Кстати, помимо всего прочего, Мане обвиняли, ни много, ни мало, в кощунственном пародировании бесспорного и всеми любимого шедевра - «Венеры Урбинской» Тициана. По иронии истории, почти до конца XX века «Венеру» считали тоже дорогой куртизанкой, называя «порнографией для элиты», но при этом, признавались высочайшие художественные достоинства этой картины, и никому бы не пришло в голову скрывать ее или, тем более, критиковать.
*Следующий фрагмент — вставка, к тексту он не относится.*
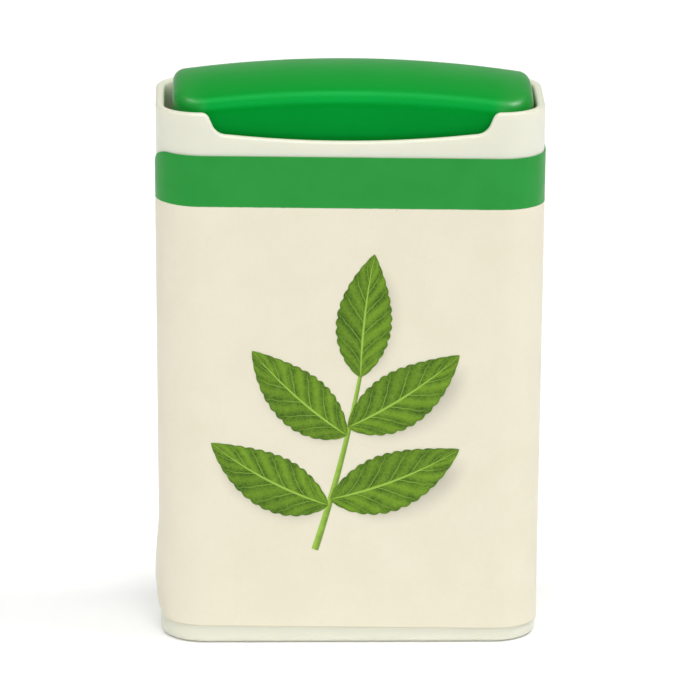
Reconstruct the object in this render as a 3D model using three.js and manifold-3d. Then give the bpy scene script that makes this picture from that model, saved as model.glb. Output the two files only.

Тициан - это непревзойденный идеал.
Да как Мане посмел?!.
Существует копия Мане этой работы Тициана и не существует никаких сомнений, что художник, несомненно, вдохновлялся этим полотном. И Венера Урбинская, и Олимпия изображены в домашней обстановке; как и на картине Тициана, задний план «Олимпии» Мане чётко разделён на две части вертикалью в направлении лона лежащей женщины. Обе модели одинаково опираются на правую руку, у обеих правая рука украшена браслетом, а левая прикрывает низ живота, и взгляд обеих направлен прямо на зрителя. На обеих картинах в ногах у женщин расположился питомец (кот или собачка). На обеих присутствует служанка. Что скажете, вам работа Мане представляется пародированием «Венеры»?
Это «сниженное подражание» вызвало еще большее возмущение у публики Салона. «Оскорблением гению Тициана» называли «Олимпию» в прессе.
Что называется, растерянному и расстроенному Мане удалось собрать все мыслимые причины для ненависти. Можно было начинать опасаться за свое будущее во Франции как художника.